Going to Babadag is about the author's travels through Slovakia, Bulgaria, Romania, Albania, Moldova, the countries of the former Yugoslavia and the Hungarian provinces. From this travel journal emerges a treatise about half a continent, its cultures and inhabitants. The protagonists are landscapes that have not changed in years and people who, like the landscapes, have not changed in generations. "I should write the story of Gypsy eternity, because I sense that in some way it is more enduring and wise than our states and cities and our entire world, which trembles lest it be eradicated," writes Stasiuk. He proceeds in Going to Babadag to record the beginning of this story of unneeded people and unneeded places.
Dariusz Suska
Cala w piachu ["Covered all in sand"]. Publisher: Czarne
"Death very much becomes Suska's poetry. And this is poetry that moves you to real tears," writes Jaroslaw Klejnocki of COVERED ALL IN SAND.

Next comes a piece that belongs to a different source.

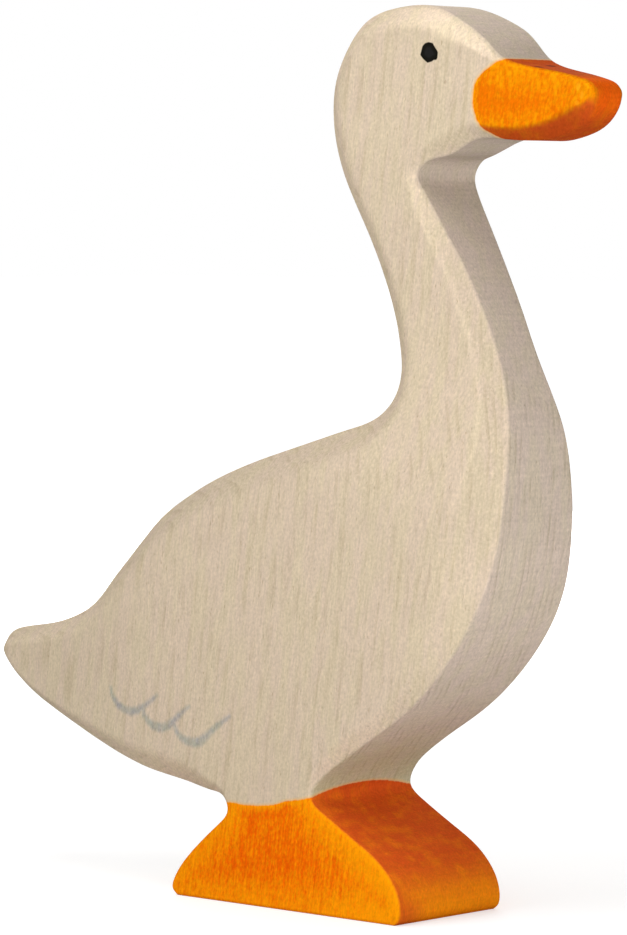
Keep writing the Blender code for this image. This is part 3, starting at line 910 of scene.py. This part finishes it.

Nonexistence, questions about whether anything exists beyond time return again and again in Dariusz Suska's poems. This was the case in his previous volume, Wszyscy nasi drodzy zakopani / All Our Dear Interred Ones, which gained the author a NIKE Award nomination in 2001, and this is the case with Covered All in Sand. The author goes on walks with his daughter, plays in sandboxes with childhood props, and hears a child's questions asked in a naïve language. Yet this language can be used to formulate series questions, like the ones in the poem "Jestes za malutka, zeby sie tak hustac" / "You're Too Young To Be Swinging That High":
"If you're not around, then what will you do, daddy?"
Or those in "Mandarynka" / "Mandarin Orange":
"Oh goodness, it was a tire-squashed mandarin / that you cried over, when the one eighty-nine bus / took off from the stop."